• **DATA PROVIDED**
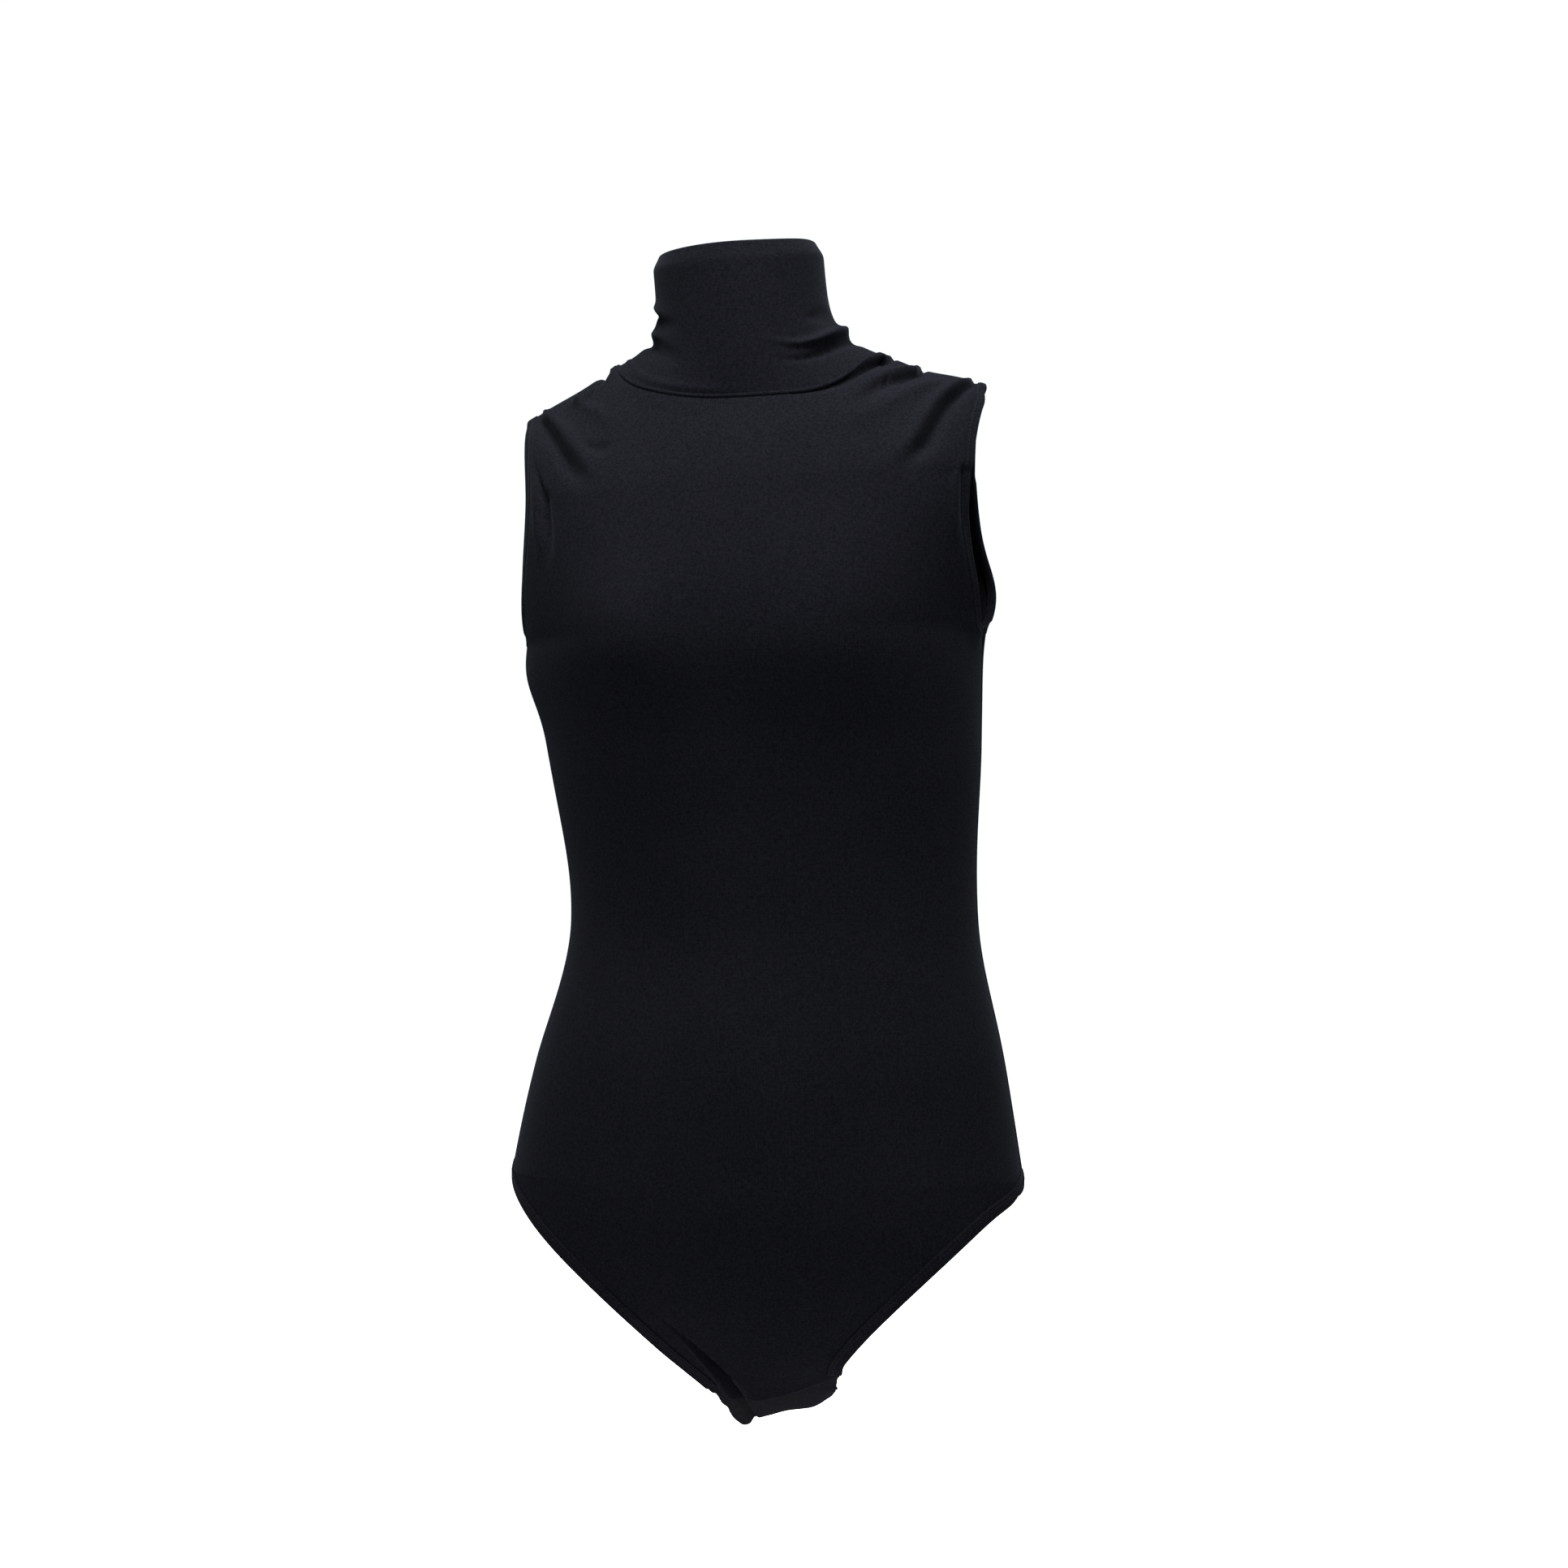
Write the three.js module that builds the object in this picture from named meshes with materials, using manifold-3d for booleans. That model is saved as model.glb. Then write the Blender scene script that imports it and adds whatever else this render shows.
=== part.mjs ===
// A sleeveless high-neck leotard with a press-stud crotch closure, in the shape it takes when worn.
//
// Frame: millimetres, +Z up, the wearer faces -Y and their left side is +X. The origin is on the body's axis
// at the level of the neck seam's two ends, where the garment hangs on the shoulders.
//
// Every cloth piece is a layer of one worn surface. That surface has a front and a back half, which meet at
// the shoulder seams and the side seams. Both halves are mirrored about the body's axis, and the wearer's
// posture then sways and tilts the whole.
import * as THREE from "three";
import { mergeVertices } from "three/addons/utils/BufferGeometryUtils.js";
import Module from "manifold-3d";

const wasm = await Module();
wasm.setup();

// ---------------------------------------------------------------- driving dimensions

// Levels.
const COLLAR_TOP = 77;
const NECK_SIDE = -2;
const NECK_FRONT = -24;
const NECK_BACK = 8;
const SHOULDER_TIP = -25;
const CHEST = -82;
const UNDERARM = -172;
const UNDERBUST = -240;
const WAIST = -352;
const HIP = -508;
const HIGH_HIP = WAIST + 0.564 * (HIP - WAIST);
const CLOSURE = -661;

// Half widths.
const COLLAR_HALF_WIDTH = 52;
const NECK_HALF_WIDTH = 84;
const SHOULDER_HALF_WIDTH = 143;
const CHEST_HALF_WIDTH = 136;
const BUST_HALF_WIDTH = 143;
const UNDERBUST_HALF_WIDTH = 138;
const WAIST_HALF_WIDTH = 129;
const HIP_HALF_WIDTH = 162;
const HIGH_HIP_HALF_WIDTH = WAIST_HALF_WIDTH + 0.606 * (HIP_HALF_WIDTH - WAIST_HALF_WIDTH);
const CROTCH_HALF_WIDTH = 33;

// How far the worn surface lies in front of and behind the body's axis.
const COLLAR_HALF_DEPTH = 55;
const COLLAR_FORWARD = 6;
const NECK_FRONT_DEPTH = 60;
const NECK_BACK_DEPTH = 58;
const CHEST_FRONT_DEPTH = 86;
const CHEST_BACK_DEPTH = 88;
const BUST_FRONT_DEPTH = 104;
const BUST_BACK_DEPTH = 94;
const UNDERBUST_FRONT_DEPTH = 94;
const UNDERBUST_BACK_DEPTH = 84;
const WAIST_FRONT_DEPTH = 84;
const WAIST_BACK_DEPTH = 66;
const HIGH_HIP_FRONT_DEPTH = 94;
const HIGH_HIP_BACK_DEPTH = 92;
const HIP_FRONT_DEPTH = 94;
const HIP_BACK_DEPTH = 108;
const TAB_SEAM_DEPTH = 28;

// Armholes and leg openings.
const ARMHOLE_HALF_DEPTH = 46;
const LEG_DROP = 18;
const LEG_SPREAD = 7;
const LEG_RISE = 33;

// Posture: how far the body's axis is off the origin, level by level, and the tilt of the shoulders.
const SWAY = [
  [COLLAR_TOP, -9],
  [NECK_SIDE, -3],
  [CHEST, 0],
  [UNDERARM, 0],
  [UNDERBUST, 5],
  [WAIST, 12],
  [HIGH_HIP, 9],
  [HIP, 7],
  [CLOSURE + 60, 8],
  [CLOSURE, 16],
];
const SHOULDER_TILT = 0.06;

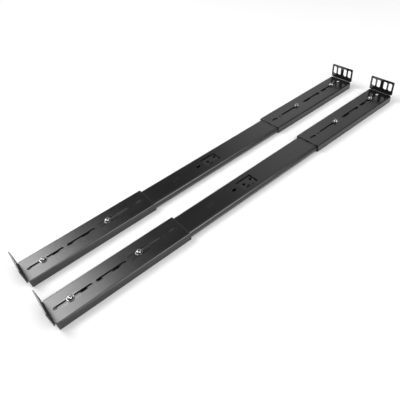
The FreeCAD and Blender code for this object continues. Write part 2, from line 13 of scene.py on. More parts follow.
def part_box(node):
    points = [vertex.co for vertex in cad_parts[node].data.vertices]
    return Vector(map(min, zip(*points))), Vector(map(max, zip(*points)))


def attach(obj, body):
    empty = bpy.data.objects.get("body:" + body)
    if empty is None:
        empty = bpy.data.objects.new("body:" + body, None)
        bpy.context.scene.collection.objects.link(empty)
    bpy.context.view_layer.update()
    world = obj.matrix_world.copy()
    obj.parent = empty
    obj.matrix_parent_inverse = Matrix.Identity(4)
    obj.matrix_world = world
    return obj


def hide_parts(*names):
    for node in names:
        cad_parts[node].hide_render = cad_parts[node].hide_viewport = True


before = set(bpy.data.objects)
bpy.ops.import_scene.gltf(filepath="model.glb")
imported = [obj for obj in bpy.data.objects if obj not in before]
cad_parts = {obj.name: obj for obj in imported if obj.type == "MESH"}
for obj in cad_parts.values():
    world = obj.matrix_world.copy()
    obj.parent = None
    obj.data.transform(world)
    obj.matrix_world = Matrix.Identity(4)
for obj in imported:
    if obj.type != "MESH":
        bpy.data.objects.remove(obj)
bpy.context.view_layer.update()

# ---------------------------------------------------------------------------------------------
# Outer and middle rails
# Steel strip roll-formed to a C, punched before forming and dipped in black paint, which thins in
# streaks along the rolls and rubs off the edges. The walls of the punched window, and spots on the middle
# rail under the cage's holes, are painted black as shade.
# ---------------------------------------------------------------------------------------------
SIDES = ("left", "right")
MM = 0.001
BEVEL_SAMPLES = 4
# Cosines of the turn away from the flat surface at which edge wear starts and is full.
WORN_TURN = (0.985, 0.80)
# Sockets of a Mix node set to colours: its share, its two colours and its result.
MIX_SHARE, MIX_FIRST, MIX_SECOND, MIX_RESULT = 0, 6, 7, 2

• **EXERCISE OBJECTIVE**
All of the entries need to be reproduced exactly; please write them out.

• **RESULT FOR THIS TASK**
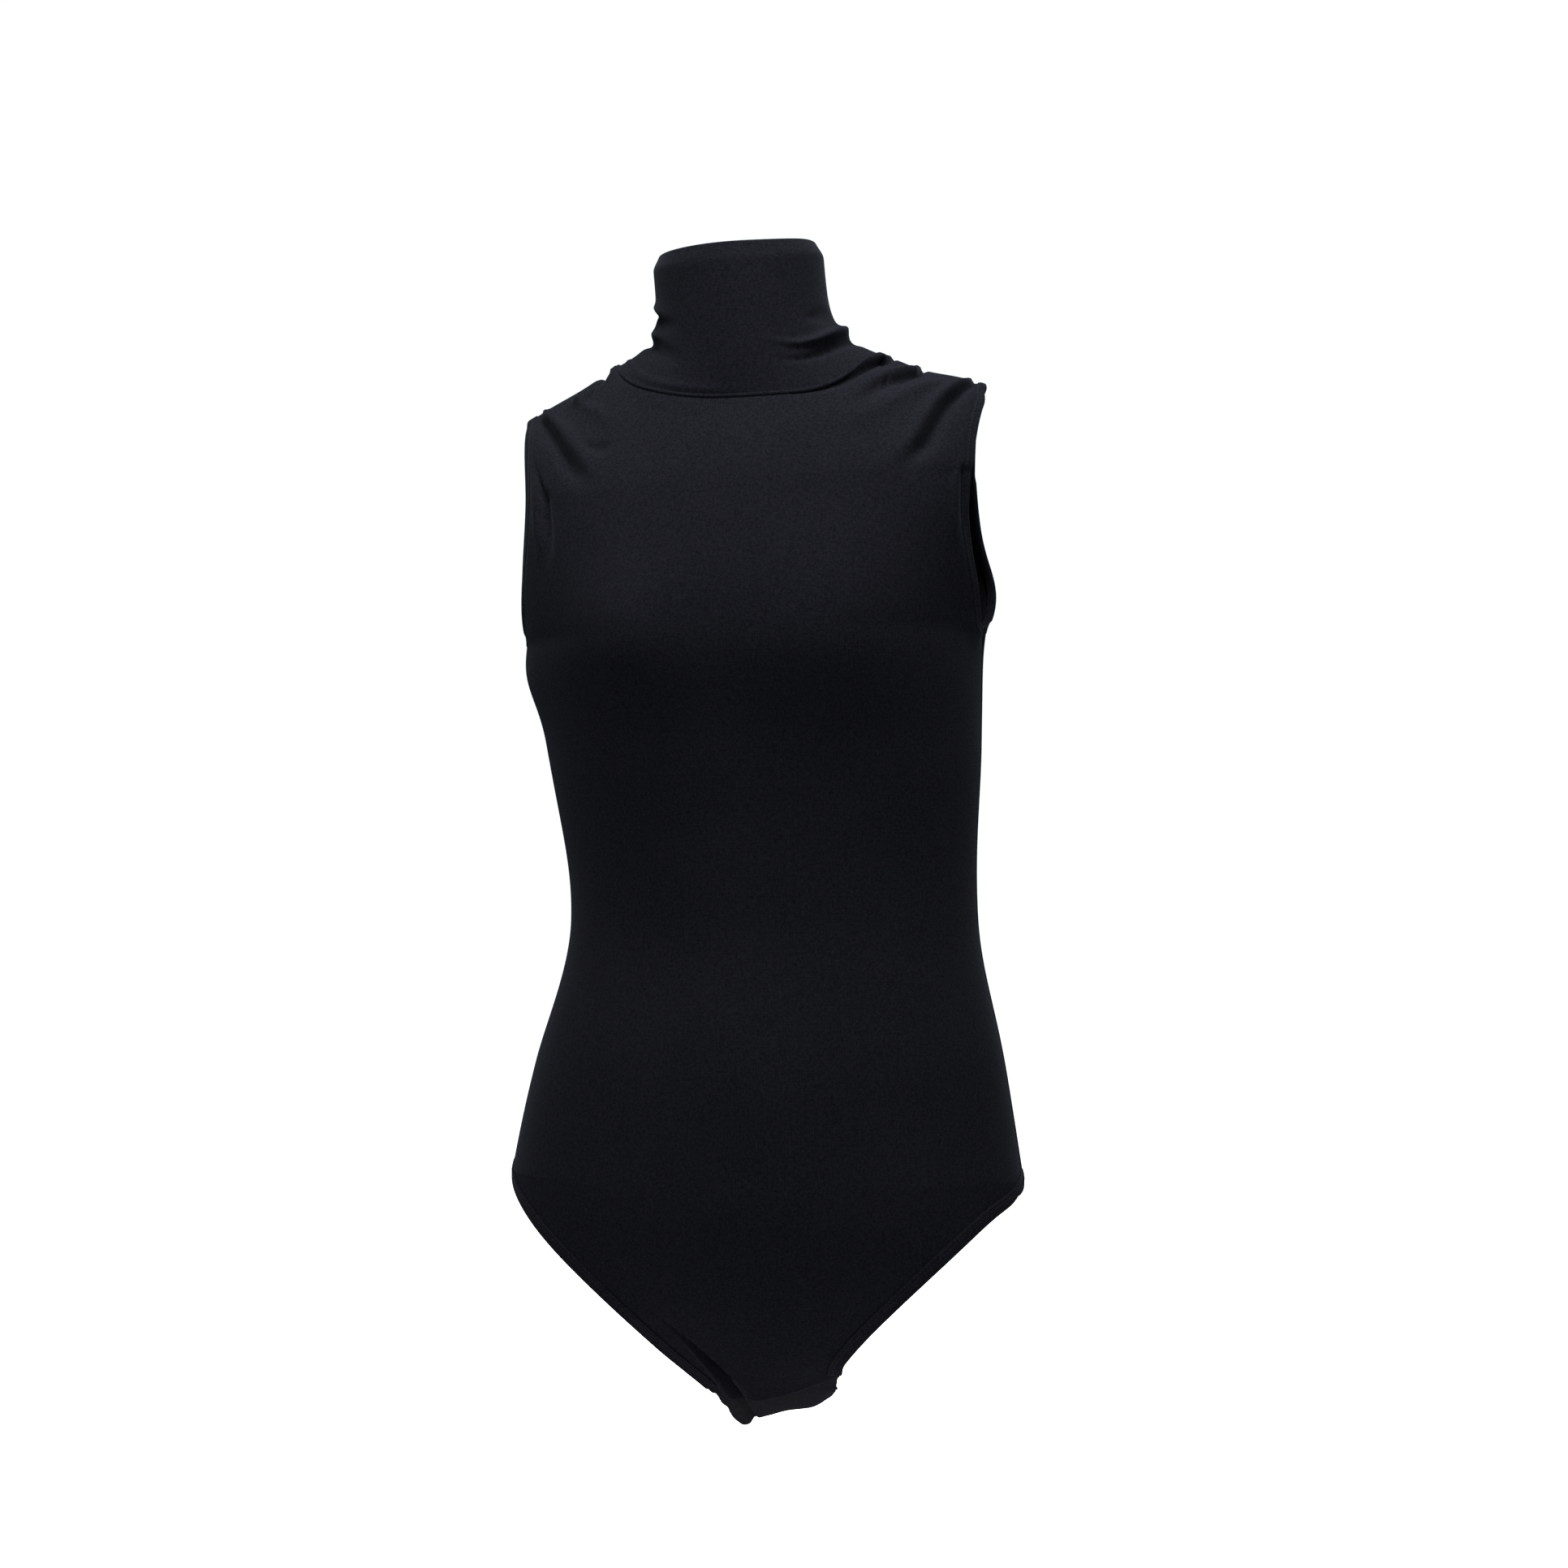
Write the three.js module that builds the object in this picture from named meshes with materials, using manifold-3d for booleans. That model is saved as model.glb. Then write the Blender scene script that imports it and adds whatever else this render shows.
=== part.mjs ===
// A sleeveless high-neck leotard with a press-stud crotch closure, in the shape it takes when worn.
//
// Frame: millimetres, +Z up, the wearer faces -Y and their left side is +X. The origin is on the body's axis
// at the level of the neck seam's two ends, where the garment hangs on the shoulders.
//
// Every cloth piece is a layer of one worn surface. That surface has a front and a back half, which meet at
// the shoulder seams and the side seams. Both halves are mirrored about the body's axis, and the wearer's
// posture then sways and tilts the whole.
import * as THREE from "three";
import { mergeVertices } from "three/addons/utils/BufferGeometryUtils.js";
import Module from "manifold-3d";

const wasm = await Module();
wasm.setup();

// ---------------------------------------------------------------- driving dimensions

// Levels.
const COLLAR_TOP = 77;
const NECK_SIDE = -2;
const NECK_FRONT = -24;
const NECK_BACK = 8;
const SHOULDER_TIP = -25;
const CHEST = -82;
const UNDERARM = -172;
const UNDERBUST = -240;
const WAIST = -352;
const HIP = -508;
const HIGH_HIP = WAIST + 0.564 * (HIP - WAIST);
const CLOSURE = -661;

// Half widths.
const COLLAR_HALF_WIDTH = 52;
const NECK_HALF_WIDTH = 84;
const SHOULDER_HALF_WIDTH = 143;
const CHEST_HALF_WIDTH = 136;
const BUST_HALF_WIDTH = 143;
const UNDERBUST_HALF_WIDTH = 138;
const WAIST_HALF_WIDTH = 129;
const HIP_HALF_WIDTH = 162;
const HIGH_HIP_HALF_WIDTH = WAIST_HALF_WIDTH + 0.606 * (HIP_HALF_WIDTH - WAIST_HALF_WIDTH);
const CROTCH_HALF_WIDTH = 33;

// How far the worn surface lies in front of and behind the body's axis.
const COLLAR_HALF_DEPTH = 55;
const COLLAR_FORWARD = 6;
const NECK_FRONT_DEPTH = 60;
const NECK_BACK_DEPTH = 58;
const CHEST_FRONT_DEPTH = 86;
const CHEST_BACK_DEPTH = 88;
const BUST_FRONT_DEPTH = 104;
const BUST_BACK_DEPTH = 94;
const UNDERBUST_FRONT_DEPTH = 94;
const UNDERBUST_BACK_DEPTH = 84;
const WAIST_FRONT_DEPTH = 84;
const WAIST_BACK_DEPTH = 66;
const HIGH_HIP_FRONT_DEPTH = 94;
const HIGH_HIP_BACK_DEPTH = 92;
const HIP_FRONT_DEPTH = 94;
const HIP_BACK_DEPTH = 108;
const TAB_SEAM_DEPTH = 28;

// Armholes and leg openings.
const ARMHOLE_HALF_DEPTH = 46;
const LEG_DROP = 18;
const LEG_SPREAD = 7;
const LEG_RISE = 33;

// Posture: how far the body's axis is off the origin, level by level, and the tilt of the shoulders.
const SWAY = [
  [COLLAR_TOP, -9],
  [NECK_SIDE, -3],
  [CHEST, 0],
  [UNDERARM, 0],
  [UNDERBUST, 5],
  [WAIST, 12],
  [HIGH_HIP, 9],
  [HIP, 7],
  [CLOSURE + 60, 8],
  [CLOSURE, 16],
];
const SHOULDER_TILT = 0.06;

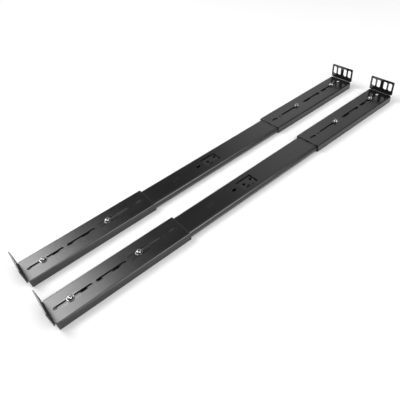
The FreeCAD and Blender code for this object continues. Write part 2, from line 13 of scene.py on. More parts follow.
def part_box(node):
    points = [vertex.co for vertex in cad_parts[node].data.vertices]
    return Vector(map(min, zip(*points))), Vector(map(max, zip(*points)))


def attach(obj, body):
    empty = bpy.data.objects.get("body:" + body)
    if empty is None:
        empty = bpy.data.objects.new("body:" + body, None)
        bpy.context.scene.collection.objects.link(empty)
    bpy.context.view_layer.update()
    world = obj.matrix_world.copy()
    obj.parent = empty
    obj.matrix_parent_inverse = Matrix.Identity(4)
    obj.matrix_world = world
    return obj


def hide_parts(*names):
    for node in names:
        cad_parts[node].hide_render = cad_parts[node].hide_viewport = True


before = set(bpy.data.objects)
bpy.ops.import_scene.gltf(filepath="model.glb")
imported = [obj for obj in bpy.data.objects if obj not in before]
cad_parts = {obj.name: obj for obj in imported if obj.type == "MESH"}
for obj in cad_parts.values():
    world = obj.matrix_world.copy()
    obj.parent = None
    obj.data.transform(world)
    obj.matrix_world = Matrix.Identity(4)
for obj in imported:
    if obj.type != "MESH":
        bpy.data.objects.remove(obj)
bpy.context.view_layer.update()

# ---------------------------------------------------------------------------------------------
# Outer and middle rails
# Steel strip roll-formed to a C, punched before forming and dipped in black paint, which thins in
# streaks along the rolls and rubs off the edges. The walls of the punched window, and spots on the middle
# rail under the cage's holes, are painted black as shade.
# ---------------------------------------------------------------------------------------------
SIDES = ("left", "right")
MM = 0.001
BEVEL_SAMPLES = 4
# Cosines of the turn away from the flat surface at which edge wear starts and is full.
WORN_TURN = (0.985, 0.80)
# Sockets of a Mix node set to colours: its share, its two colours and its result.
MIX_SHARE, MIX_FIRST, MIX_SECOND, MIX_RESULT = 0, 6, 7, 2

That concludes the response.